Vietnam: Manufacturing PMI ticks down to nearly three-year low in February
March 1, 2019
According to data released by Nikkei and IHS Markit, the manufacturing Purchasing Managers’ Index (PMI) edged down to a 35-month low of 51.2 points in February from 51.9 points in January, on muted demand and falling employment. The index nevertheless remained above the critical 50-point threshold that separates expansion from contraction in manufacturing output.

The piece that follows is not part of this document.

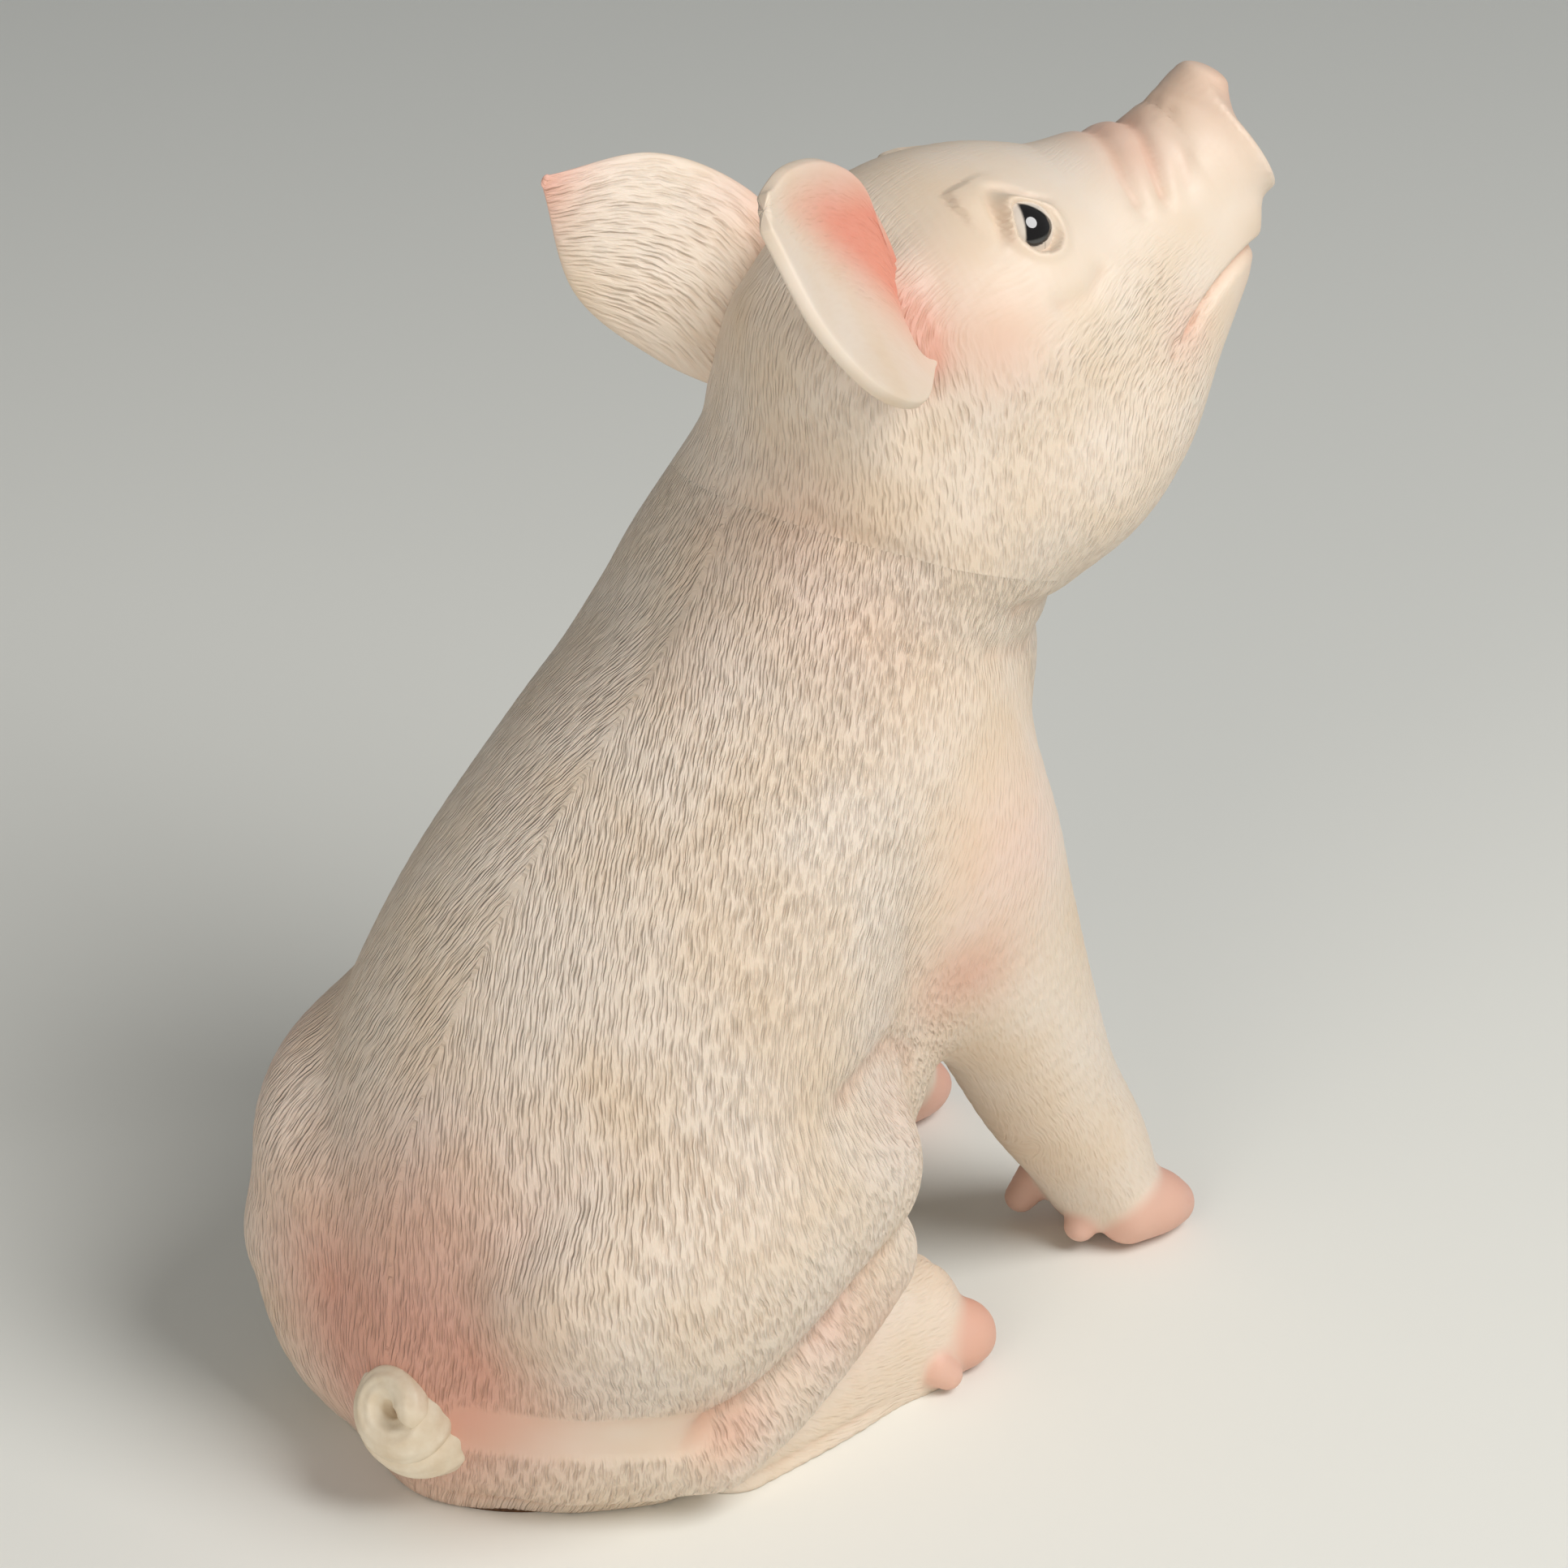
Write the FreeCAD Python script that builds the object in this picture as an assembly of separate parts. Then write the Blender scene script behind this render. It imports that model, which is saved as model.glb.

The manufacturing sector continued to weaken in February, despite stronger new orders growth and output. Although both new business inflows and production increased in February, they remained below the robust levels seen last year. The main drag on the headline print was firms’ first reduction in employment in almost three years, as companies shed workers due to softer demand growth compared to last year. In tandem with signs of weaker growth in the region, new export orders eased to an over three-year low in February. Moreover, stocks of purchases fell for the first time in 11 months, as firms scaled back purchasing activity markedly. Despite lower staff levels, firms worked through backlogs of work at the fastest pace in nearly a year.
Turning to prices, input cost inflation rose marginally in February but remained well below the series’ average. In light of soft price pressures, firms lowered output prices for the fifth time in the last six months in order to spur new business.
Finally, despite deteriorating conditions, firms remained optimistic about the outlook for production and new business, although confidence fell to a four-month low.